In March 2016, European Students for Liberty held its annual conference at Charles University in Prague, Czech Republic for over 900 people with the theme "Students We Should Remember."

===Spanish-speaking Americas===
In the spring of 2013, SFL launched Estudiantes por la Libertad, the Regional Executive Board for the Spanish-speaking Americas. The first Estudiantes por la Libertad Conference was held in Santiago, Chile from October 25–27 for 100 attendees.

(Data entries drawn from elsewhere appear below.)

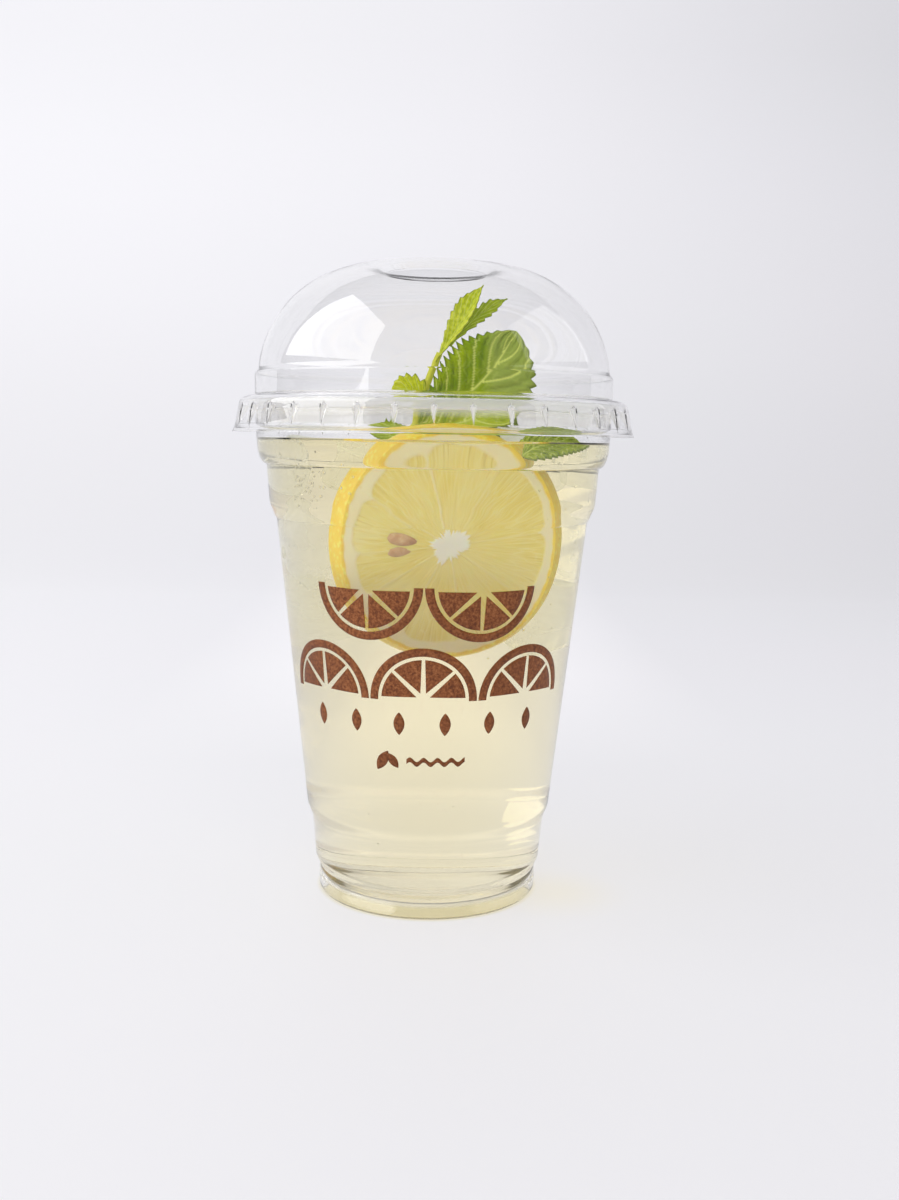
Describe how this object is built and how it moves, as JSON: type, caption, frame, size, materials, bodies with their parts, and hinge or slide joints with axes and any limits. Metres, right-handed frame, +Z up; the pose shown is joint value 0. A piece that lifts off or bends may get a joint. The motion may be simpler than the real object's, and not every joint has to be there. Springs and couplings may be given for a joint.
{
  "type": "glass of lemonade",
  "caption": "Pale lemonade in a clear domed-lid cup, with an upright lemon slice, a mint sprig and ice at the surface.",
  "frame": {"origin": "on the surface the cup stands on, under the middle of the lid", "axes": "+Z up, along the cup's height; -Y is the front, where the lemon slice shows"},
  "size_m": [0.102, 0.102, 0.1611],
  "materials": {
    "clear_plastic": "clear, thin and glossy",
    "lemonade": "clear pale yellow drink",
    "lemon": "waxy rind and moist pulp",
    "mint": "soft leaf with pale veins",
    "ice": "clear wet ice, slightly cloudy",
    "print": "brown screen print, slightly grainy"
  },
  "bodies": {
    "root": {"cup": "clear_plastic", "lid": "clear_plastic", "lemonade": "lemonade", "lemon_slice": "lemon", "mint_sprig": "mint", "mint_leaf": "mint", "ice_cube_right": "ice", "ice_cube_far_right": "ice", "ice_cube_left": "ice", "ice_cube_back": "ice"}
  },
  "joints": []
}
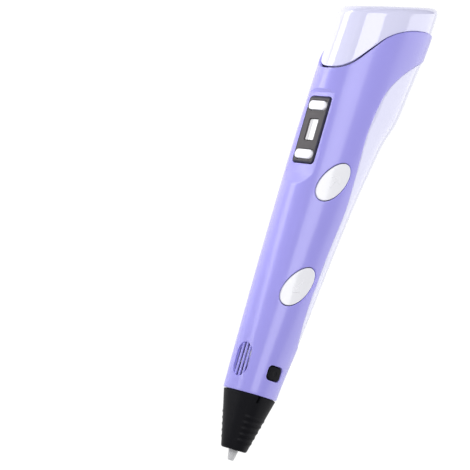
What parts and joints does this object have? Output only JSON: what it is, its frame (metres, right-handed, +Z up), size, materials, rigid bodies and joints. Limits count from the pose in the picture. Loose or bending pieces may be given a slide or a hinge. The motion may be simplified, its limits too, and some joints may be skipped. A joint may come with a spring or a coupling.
{
  "type": "three d pen",
  "caption": "Hand-held 3-D printing pen with a tapered two-colour body, a control panel with a display, oval side buttons and a removable nozzle cover.",
  "frame": {"origin": "middle of the bounding box, on the surface the pen lies on", "axes": "the pen lies on its left side: +X points the way the nozzle points, -Y is the control panel's side, +Z is up through the side with the oval buttons"},
  "size_m": [0.184, 0.0412, 0.0325],
  "materials": {
    "lilac_plastic": "satin moulded plastic",
    "white_plastic": "glossy moulded plastic",
    "bezel_plastic": "charcoal satin",
    "display_glass": "silver-grey display",
    "black_plastic": "satin black",
    "ceramic": "pale ceramic",
    "brass": "plain",
    "steel": "plain",
    "circuit_board": "green solder mask",
    "guide_tube": "waxy white fluoropolymer"
  },
  "bodies": {
    "housing": {"front_shell": "lilac_plastic", "spine_cover": "white_plastic", "top_cap": "white_plastic", "inlet_guide": "white_plastic", "control_panel": "bezel_plastic", "display_lens": "display_glass", "display_module": "display_glass", "display_board": "circuit_board", "temp_up_switch": "steel", "temp_down_switch": "steel", "feed_switch": "steel", "retract_switch": "steel", "main_board": "circuit_board", "board_screw_1": "steel", "board_screw_2": "steel", "display_screw_1": "steel", "display_screw_2": "steel", "nozzle_cover": "black_plastic", "nozzle_tip": "ceramic", "heater_barrel": "brass", "heat_sink": "steel", "throat_tube": "guide_tube", "filament_tube": "guide_tube", "fan_frame": "black_plastic", "power_socket": "black_plastic", "power_socket_pin": "steel", "drive_housing": "white_plastic", "drive_motor": "steel", "gearbox": "brass", "idler_pin": "steel", "idler_spring": "steel"},
    "temp_up_key": {"temp_up_button": "white_plastic"},
    "temp_down_key": {"temp_down_button": "white_plastic"},
    "feed_key": {"feed_button": "white_plastic"},
    "retract_key": {"retract_button": "white_plastic"},
    "latch_right": {"release_latch_right": "black_plastic"},
    "latch_left": {"release_latch_left": "black_plastic"},
    "worm": {"worm": "steel"},
    "feed_wheel": {"feed_wheel": "brass"},
    "idler_arm": {"idler_arm": "black_plastic"},
    "idler_roller": {"idler_roller": "steel"},
    "fan_rotor": {"fan_rotor": "black_plastic"}
  },
  "joints": [
    {"name": "temp_up_press", "type": "slide", "parent": "housing", "child": "temp_up_key", "axis": [0, 1, 0], "range_m": [0, 0.0005], "stiffness_N_per_m": 600},
    {"name": "temp_down_press", "type": "slide", "parent": "housing", "child": "temp_down_key", "axis": [0, 1, 0], "range_m": [0, 0.0005], "stiffness_N_per_m": 600},
    {"name": "feed_press", "type": "slide", "parent": "housing", "child": "feed_key", "axis": [-0.0372, 0.3746, -0.9264], "range_m": [0, 0.0006], "stiffness_N_per_m": 600},
    {"name": "retract_press", "type": "slide", "parent": "housing", "child": "retract_key", "axis": [-0.0372, 0.3746, -0.9264], "range_m": [0, 0.0006], "stiffness_N_per_m": 600},
    {"name": "latch_right_squeeze", "type": "hinge", "parent": "housing", "child": "latch_right", "pos_m": [0.07069, -0.01242, 0.01749], "axis": [0, -1, 0], "range_deg": [0, 5], "stiffness_Nm_per_rad": 0.2},
    {"name": "latch_left_squeeze", "type": "hinge", "parent": "housing", "child": "latch_left", "pos_m": [0.07017, -0.01242, 0.0045], "axis": [0, 1, 0], "range_deg": [0, 5], "stiffness_Nm_per_rad": 0.2},
    {"name": "worm_spin", "type": "hinge", "parent": "housing", "child": "worm", "pos_m": [-0.00391, -0.00232, 0.01398], "axis": [-0.9992, 0, 0.0401], "continuous": true},
    {"name": "feed_wheel_spin", "type": "hinge", "parent": "housing", "child": "feed_wheel", "pos_m": [-0.00391, -0.00792, 0.01398], "axis": [0.0401, 0, 0.9992], "continuous": true},
    {"name": "idler_arm_swing", "type": "hinge", "parent": "housing", "child": "idler_arm", "pos_m": [-0.01191, -0.01552, 0.0143], "axis": [-0.0401, 0, -0.9992], "range_deg": [0, 3], "stiffness_Nm_per_rad": 0.1},
    {"name": "idler_roller_spin", "type": "hinge", "parent": "idler_arm", "child": "idler_roller", "pos_m": [-0.00391, -0.01552, 0.01398], "axis": [0.0401, 0, 0.9992], "continuous": true},
    {"name": "fan_spin", "type": "hinge", "parent": "housing", "child": "fan_rotor", "pos_m": [0.05604, -0.01707, 0.01157], "axis": [0, -1, 0], "continuous": true}
  ],
  "couplings": [
    {"joint": "feed_wheel_spin", "follows": "worm_spin", "ratio": 0.0625},
    {"joint": "idler_roller_spin", "follows": "worm_spin", "ratio": -0.085}
  ]
}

In Bolivia, Estudiantes por la Libertad Bolivia was founded by the "charter team" members Roberto Ortiz and Luis Sergio Calbimonte in Santa Cruz de la Sierra, Bolivia, starting with a group of 20 members in 2013 and reaching almost a thousand young activist in different events through the years including a co-organized event with the Literature Nobel Prize winner Mario Vargas Llosa. The starter group was built with students of the Private University (UPSA) of Santa Cruz and NUR University.

===Africa===
African Students for Liberty (ASFL) ran the first West African Regional Conference on July 26–27, 2013 at the University of Ibadan, Nigeria and brought out 352 participants—SFL's largest ever first-time conference. ASFL organized the first East African Regional Conference in Nairobi, Kenya on May 9–10, 2014 and launched a Local Coordinator program the same year. In 2018, SFL acquired African Liberty, a platform that promotes individual and economic freedom in Africa, from Atlas Network. The platform is managed and edited by Ibrahim B. Anoba.

===South Asia===
South Asia Students for Liberty became an official SFL Regional Executive Board in 2014. Venkatesh geriti, Kiran Reddy Avuthu, and Raghavendar askani played a pivotal role in launching Students for Liberty activities in Andhra Pradesh and later headed the South India chapter, coordinating libertarian outreach, events, and advocacy for policies supporting economic freedom in India from 2013.

===Asia-Pacific===
Asia-Pacific Students for Liberty was launched in 2016.

=== Brazil ===
Students for Liberty became an official SFL Regional Executive Board with 1037 Local Coordinators.

==Finance==
Incorporated as a 501(c)(3) non-profit organization, SFL accepts only private donations from individuals, foundations, and participation fees. During its first year, SFL raised fifty thousand dollars in revenue. The organization's revenue grew, realizing almost a quarter of a million dollars in the second year, then over one-half million dollars in the third year. Expenses ran 65% of revenue in the first year, 75% of revenue in the second year, and 80% of revenue in the third year. In its sixth year, SFL's expenses increased from $1.4 million to $2.6 million, and revenue increased from $1.9 million to $2.9 million. For the fiscal year ending in April 2024, the organization reported total revenue of $5,112,524 and total expenses of $6,920,806. For the fiscal year ending in April 2025, it reported total revenue of $5,821,196 and total expenses of $6,326,705.

The organization has received financial support from billionaires David Koch and Charles Koch and related groups such as the Cato Institute.